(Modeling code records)
▬▬▬▬▬▬

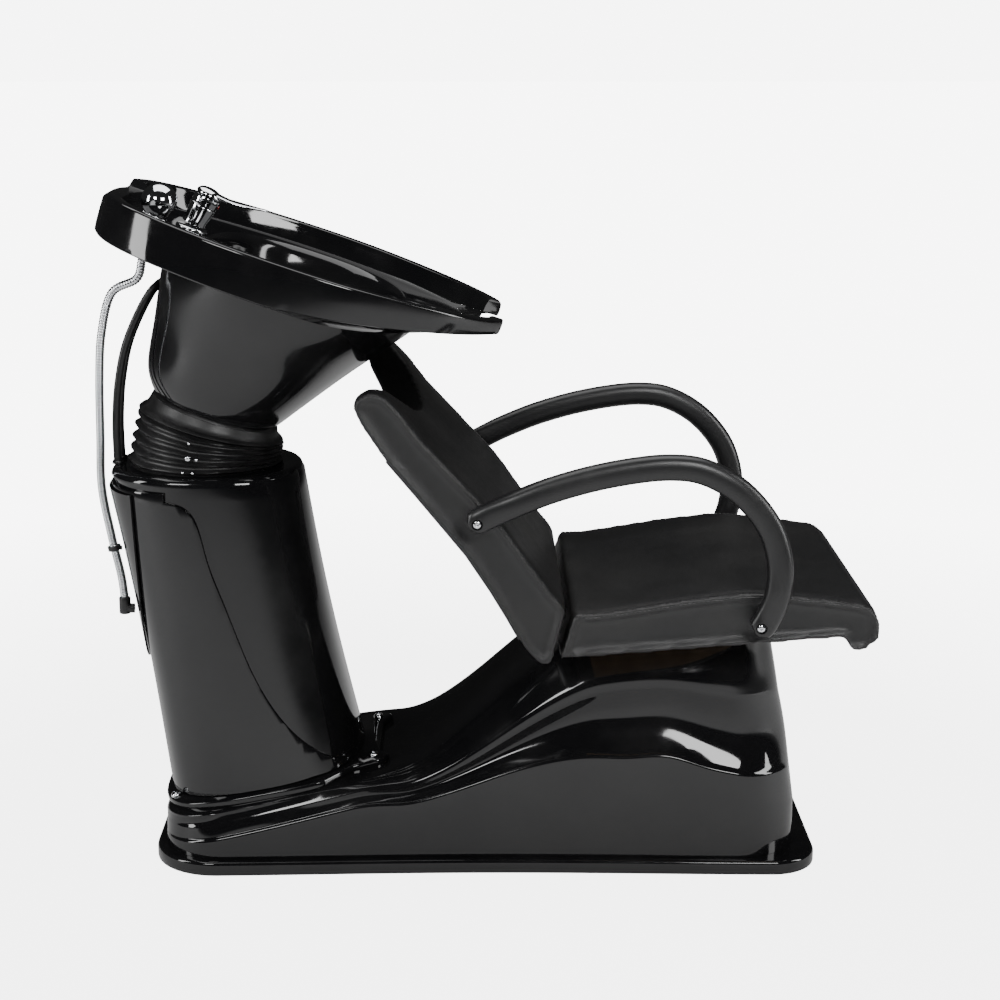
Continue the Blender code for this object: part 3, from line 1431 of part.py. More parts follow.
def make_arm_fixings(label, side):
    inner = arm_y - arm_half_width
    outer = inner + 2 * arm_end_half_width
    for place, (x, z) in (("rear", arm_rear), ("front", arm_front)):
        seat = Vector((x, side * (outer - 0.006), z))
        length = outer - 0.006 - seat_half_width + arm_bolt_depth - 0.004
        dome_bolt(f"arm_bolt_{place}_{label}", seat, (0, side, 0), arm_bolt_radius, length,
                  arm_head_radius, chrome)
        bore_start = (x, side * (seat_half_width - arm_bolt_depth), z)
        cushion = back_cushion if place == "rear" else seat_cushion
        cut(cushion, rod("pad_bore", bore_start, (x, side * (seat_half_width + 0.02), z),
                         arm_bolt_radius + gap, steel, count=10))


for label, side in (("right", -1), ("left", 1)):
    make_arm(f"armrest_{label}", side)
    make_arm_fixings(label, side)
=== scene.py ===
import json
import math

import bpy
from mathutils import Matrix, Vector


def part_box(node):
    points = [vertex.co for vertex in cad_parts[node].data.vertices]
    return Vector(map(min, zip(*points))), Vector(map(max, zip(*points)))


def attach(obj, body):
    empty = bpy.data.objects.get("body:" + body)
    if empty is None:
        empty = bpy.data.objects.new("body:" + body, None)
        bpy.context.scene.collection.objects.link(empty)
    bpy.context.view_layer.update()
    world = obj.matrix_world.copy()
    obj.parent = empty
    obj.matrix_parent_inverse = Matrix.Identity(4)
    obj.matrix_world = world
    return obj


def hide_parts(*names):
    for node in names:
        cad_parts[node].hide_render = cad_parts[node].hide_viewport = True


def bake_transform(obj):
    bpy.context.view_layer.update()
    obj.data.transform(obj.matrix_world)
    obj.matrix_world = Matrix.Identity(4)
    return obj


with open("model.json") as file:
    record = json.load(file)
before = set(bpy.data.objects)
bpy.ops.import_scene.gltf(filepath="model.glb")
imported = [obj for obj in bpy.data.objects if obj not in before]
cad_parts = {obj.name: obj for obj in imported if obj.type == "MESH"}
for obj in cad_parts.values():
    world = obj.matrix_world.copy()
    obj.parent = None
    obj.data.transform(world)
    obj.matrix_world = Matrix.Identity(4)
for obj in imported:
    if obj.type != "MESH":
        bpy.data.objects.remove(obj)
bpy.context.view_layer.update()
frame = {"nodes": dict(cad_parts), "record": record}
record = frame["record"]
bodyOf = {node: body for body, nodes in record["behaviour"]["bodies"].items() for node in nodes}
slotOf = {entry["node"]: entry["material_slot"] for entry in record["subparts"]}


# selecting and applying
def selectNone():
    if bpy.context.object and bpy.context.object.mode == "EDIT":
        bpy.ops.object.mode_set(mode="OBJECT")
    bpy.ops.object.select_all(action="DESELECT")


def selectOnly(piece):
    selectNone()
    piece.select_set(True)
    bpy.context.view_layer.objects.active = piece


def editAll(piece):
    selectOnly(piece)
    bpy.ops.object.mode_set(mode="EDIT")
    bpy.ops.mesh.select_mode(type="VERT")
    bpy.ops.mesh.select_all(action="SELECT")


def editVerts(piece, wanted):
    # wanted answers yes or no for a vertex number and its place
    editAll(piece)
    bpy.ops.mesh.select_all(action="DESELECT")
    bpy.ops.object.mode_set(mode="OBJECT")
    for number, vertex in enumerate(piece.data.vertices):
        vertex.select = wanted(number, vertex.co)
    bpy.ops.object.mode_set(mode="EDIT")


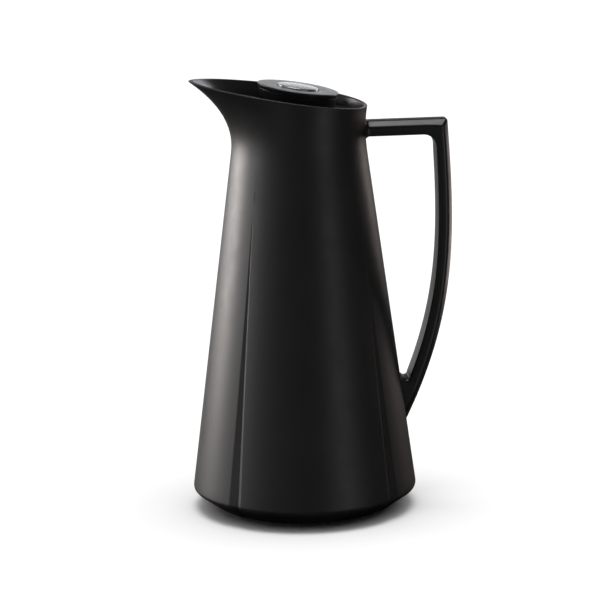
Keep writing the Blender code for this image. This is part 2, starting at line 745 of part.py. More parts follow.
def build_button(looks):
    """Button under its steel inlay, stem, valve head, seal and screw: they all move together."""
    top = TOP_Z + BUTTON_PROUD
    inlay_t, ceiling, boss, boss_low, flange = 1.2, 274.8, 4.6, 271.2, 15.1
    pocket_r, pocket_low = 4.2, 276.2
    pilot = STEM_R - 0.7
    outline = [
        (pilot, ceiling + 0.2),
        (pilot, pocket_low),
        (pocket_r, pocket_low),
        (pocket_r, top - inlay_t),
        (BUTTON_R, top - inlay_t),
        (BUTTON_R, TUBE_BOTTOM - GAP),
        (flange, TUBE_BOTTOM - GAP),
        (flange, TUBE_BOTTOM - 2.2),
        (BUTTON_R - 1.6, TUBE_BOTTOM - 2.2),
        (BUTTON_R - 1.6, ceiling),
        (boss, ceiling),
        (boss, boss_low),
        (STEM_R + GAP, boss_low),
        (STEM_R + GAP, ceiling + 0.2),
    ]
    add_object("push_button", tilted(turned_mesh(outline, 40), 276.3, 277.2), looks["lid"])

    low = top - inlay_t + GAP
    dome = [(0.0, low), (0.0, top + 0.7), (4.5, top + 0.6), (9.0, top + 0.35)]
    dome += [(BUTTON_R, top - 0.1), (BUTTON_R, low)]
    add_object("button_inlay", tilted(turned_mesh(dome, 40), 0.0, 1.0), looks["steel"])

    stem_top, stem_low = ceiling - 0.4, 225.6
    bore = 1.3
    stem = [(0.0, stem_low), (STEM_R - 0.4, stem_low), (STEM_R, stem_low + 0.4), (STEM_R, stem_top)]
    stem += [(bore, stem_top), (bore, stem_top - 7.0), (0.0, stem_top - 7.0)]
    turned("valve_stem", stem, looks["inner"], SMALL_ROUND)

    head_low, shank = pocket_low + 0.2, 1.0
    fixing = [(0.0, stem_top - 6.0), (shank, stem_top - 5.0), (shank, head_low), (3.4, head_low)]
    fixing += [(3.4, head_low + 0.5), (2.6, head_low + 1.1), (0.0, head_low + 1.2)]
    turned("stem_screw", fixing, looks["steel"], 16)

    disc, seat = 15.4, PLUG_BOTTOM - 2.4
    turned(
        "valve_disc",
        [
            (0.0, seat - 3.6),
            (5.2, seat - 3.6),
            (disc, seat - 1.2),
            (disc, seat),
            (12.4, seat),
            (12.4, seat + 0.9),
            (STEM_R + GAP, seat + 0.9),
            (STEM_R + GAP, stem_low - GAP),
            (0.0, stem_low - GAP),
        ],
        looks["inner"],
        32,
    )
    low, high = seat + GAP, PLUG_BOTTOM - GAP
    seal = [(12.7, low), (15.8, low), (15.8, low + 0.8), (14.8, high), (12.7, high)]
    turned("valve_seal", seal, looks["silicone"], 32)


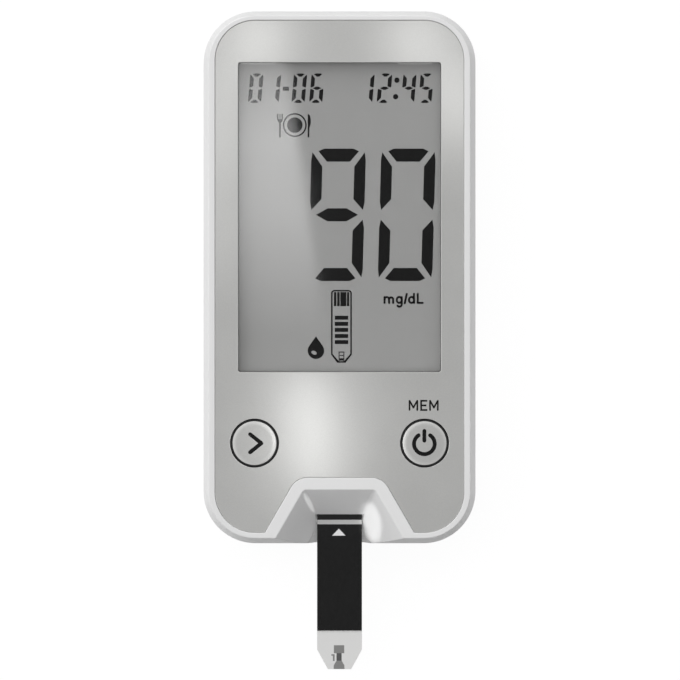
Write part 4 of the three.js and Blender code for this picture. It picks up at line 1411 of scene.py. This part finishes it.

▬▬▬▬▬▬

WHAT YOU HAVE TO DO —
Output the records verbatim, from the first line to the last.

SOLUTION TO THIS PROBLEM —
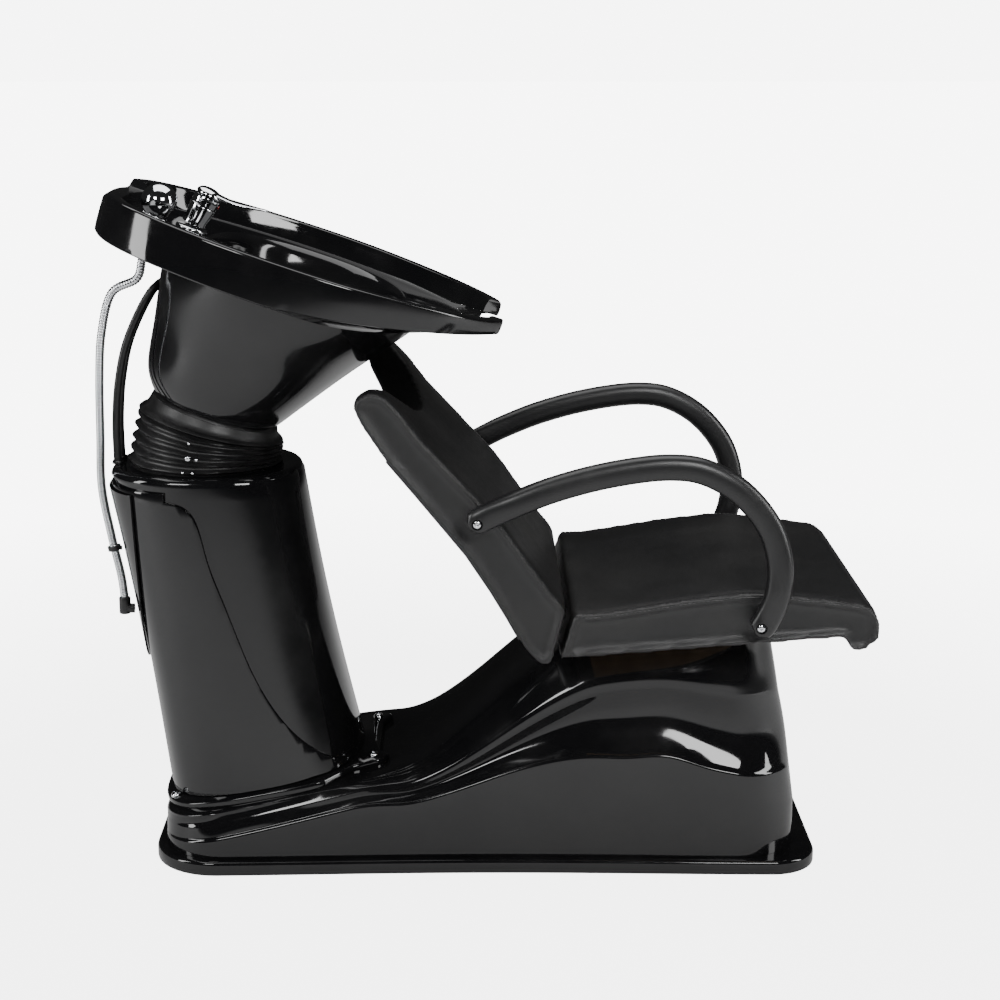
Continue the Blender code for this object: part 3, from line 1431 of part.py. More parts follow.
def make_arm_fixings(label, side):
    inner = arm_y - arm_half_width
    outer = inner + 2 * arm_end_half_width
    for place, (x, z) in (("rear", arm_rear), ("front", arm_front)):
        seat = Vector((x, side * (outer - 0.006), z))
        length = outer - 0.006 - seat_half_width + arm_bolt_depth - 0.004
        dome_bolt(f"arm_bolt_{place}_{label}", seat, (0, side, 0), arm_bolt_radius, length,
                  arm_head_radius, chrome)
        bore_start = (x, side * (seat_half_width - arm_bolt_depth), z)
        cushion = back_cushion if place == "rear" else seat_cushion
        cut(cushion, rod("pad_bore", bore_start, (x, side * (seat_half_width + 0.02), z),
                         arm_bolt_radius + gap, steel, count=10))


for label, side in (("right", -1), ("left", 1)):
    make_arm(f"armrest_{label}", side)
    make_arm_fixings(label, side)
=== scene.py ===
import json
import math

import bpy
from mathutils import Matrix, Vector


def part_box(node):
    points = [vertex.co for vertex in cad_parts[node].data.vertices]
    return Vector(map(min, zip(*points))), Vector(map(max, zip(*points)))


def attach(obj, body):
    empty = bpy.data.objects.get("body:" + body)
    if empty is None:
        empty = bpy.data.objects.new("body:" + body, None)
        bpy.context.scene.collection.objects.link(empty)
    bpy.context.view_layer.update()
    world = obj.matrix_world.copy()
    obj.parent = empty
    obj.matrix_parent_inverse = Matrix.Identity(4)
    obj.matrix_world = world
    return obj


def hide_parts(*names):
    for node in names:
        cad_parts[node].hide_render = cad_parts[node].hide_viewport = True


def bake_transform(obj):
    bpy.context.view_layer.update()
    obj.data.transform(obj.matrix_world)
    obj.matrix_world = Matrix.Identity(4)
    return obj


with open("model.json") as file:
    record = json.load(file)
before = set(bpy.data.objects)
bpy.ops.import_scene.gltf(filepath="model.glb")
imported = [obj for obj in bpy.data.objects if obj not in before]
cad_parts = {obj.name: obj for obj in imported if obj.type == "MESH"}
for obj in cad_parts.values():
    world = obj.matrix_world.copy()
    obj.parent = None
    obj.data.transform(world)
    obj.matrix_world = Matrix.Identity(4)
for obj in imported:
    if obj.type != "MESH":
        bpy.data.objects.remove(obj)
bpy.context.view_layer.update()
frame = {"nodes": dict(cad_parts), "record": record}
record = frame["record"]
bodyOf = {node: body for body, nodes in record["behaviour"]["bodies"].items() for node in nodes}
slotOf = {entry["node"]: entry["material_slot"] for entry in record["subparts"]}


# selecting and applying
def selectNone():
    if bpy.context.object and bpy.context.object.mode == "EDIT":
        bpy.ops.object.mode_set(mode="OBJECT")
    bpy.ops.object.select_all(action="DESELECT")


def selectOnly(piece):
    selectNone()
    piece.select_set(True)
    bpy.context.view_layer.objects.active = piece


def editAll(piece):
    selectOnly(piece)
    bpy.ops.object.mode_set(mode="EDIT")
    bpy.ops.mesh.select_mode(type="VERT")
    bpy.ops.mesh.select_all(action="SELECT")


def editVerts(piece, wanted):
    # wanted answers yes or no for a vertex number and its place
    editAll(piece)
    bpy.ops.mesh.select_all(action="DESELECT")
    bpy.ops.object.mode_set(mode="OBJECT")
    for number, vertex in enumerate(piece.data.vertices):
        vertex.select = wanted(number, vertex.co)
    bpy.ops.object.mode_set(mode="EDIT")


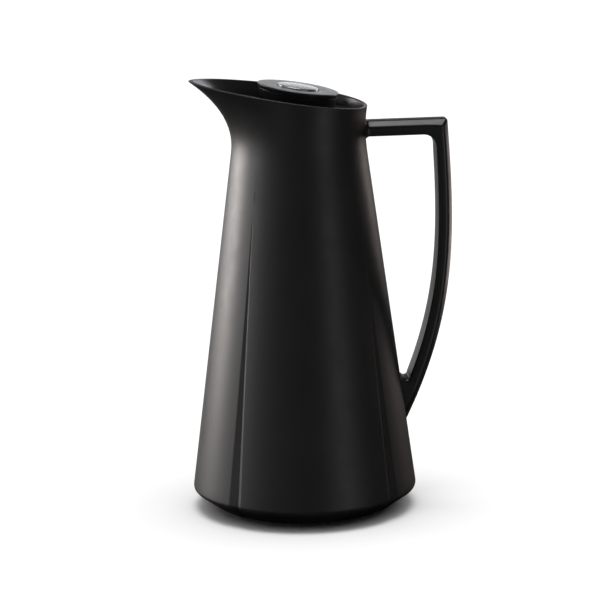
Keep writing the Blender code for this image. This is part 2, starting at line 745 of part.py. More parts follow.
def build_button(looks):
    """Button under its steel inlay, stem, valve head, seal and screw: they all move together."""
    top = TOP_Z + BUTTON_PROUD
    inlay_t, ceiling, boss, boss_low, flange = 1.2, 274.8, 4.6, 271.2, 15.1
    pocket_r, pocket_low = 4.2, 276.2
    pilot = STEM_R - 0.7
    outline = [
        (pilot, ceiling + 0.2),
        (pilot, pocket_low),
        (pocket_r, pocket_low),
        (pocket_r, top - inlay_t),
        (BUTTON_R, top - inlay_t),
        (BUTTON_R, TUBE_BOTTOM - GAP),
        (flange, TUBE_BOTTOM - GAP),
        (flange, TUBE_BOTTOM - 2.2),
        (BUTTON_R - 1.6, TUBE_BOTTOM - 2.2),
        (BUTTON_R - 1.6, ceiling),
        (boss, ceiling),
        (boss, boss_low),
        (STEM_R + GAP, boss_low),
        (STEM_R + GAP, ceiling + 0.2),
    ]
    add_object("push_button", tilted(turned_mesh(outline, 40), 276.3, 277.2), looks["lid"])

    low = top - inlay_t + GAP
    dome = [(0.0, low), (0.0, top + 0.7), (4.5, top + 0.6), (9.0, top + 0.35)]
    dome += [(BUTTON_R, top - 0.1), (BUTTON_R, low)]
    add_object("button_inlay", tilted(turned_mesh(dome, 40), 0.0, 1.0), looks["steel"])

    stem_top, stem_low = ceiling - 0.4, 225.6
    bore = 1.3
    stem = [(0.0, stem_low), (STEM_R - 0.4, stem_low), (STEM_R, stem_low + 0.4), (STEM_R, stem_top)]
    stem += [(bore, stem_top), (bore, stem_top - 7.0), (0.0, stem_top - 7.0)]
    turned("valve_stem", stem, looks["inner"], SMALL_ROUND)

    head_low, shank = pocket_low + 0.2, 1.0
    fixing = [(0.0, stem_top - 6.0), (shank, stem_top - 5.0), (shank, head_low), (3.4, head_low)]
    fixing += [(3.4, head_low + 0.5), (2.6, head_low + 1.1), (0.0, head_low + 1.2)]
    turned("stem_screw", fixing, looks["steel"], 16)

    disc, seat = 15.4, PLUG_BOTTOM - 2.4
    turned(
        "valve_disc",
        [
            (0.0, seat - 3.6),
            (5.2, seat - 3.6),
            (disc, seat - 1.2),
            (disc, seat),
            (12.4, seat),
            (12.4, seat + 0.9),
            (STEM_R + GAP, seat + 0.9),
            (STEM_R + GAP, stem_low - GAP),
            (0.0, stem_low - GAP),
        ],
        looks["inner"],
        32,
    )
    low, high = seat + GAP, PLUG_BOTTOM - GAP
    seal = [(12.7, low), (15.8, low), (15.8, low + 0.8), (14.8, high), (12.7, high)]
    turned("valve_seal", seal, looks["silicone"], 32)


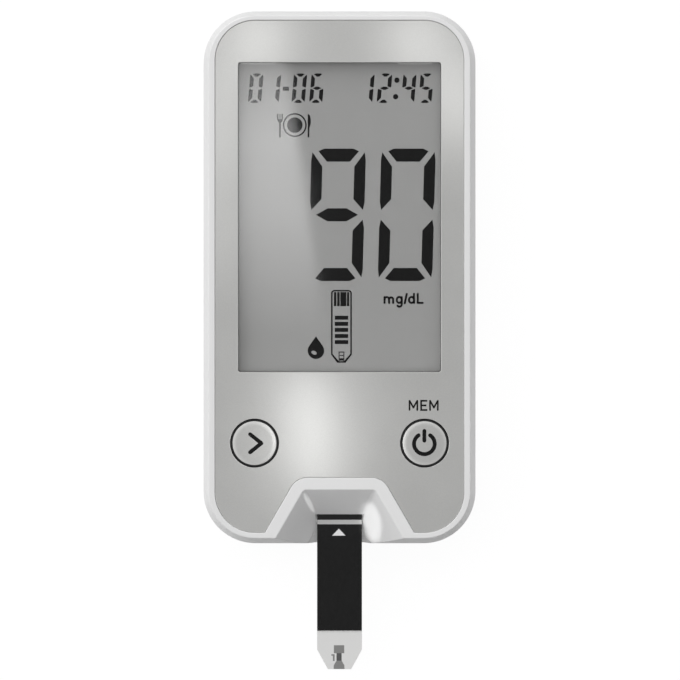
Write part 4 of the three.js and Blender code for this picture. It picks up at line 1411 of scene.py. This part finishes it.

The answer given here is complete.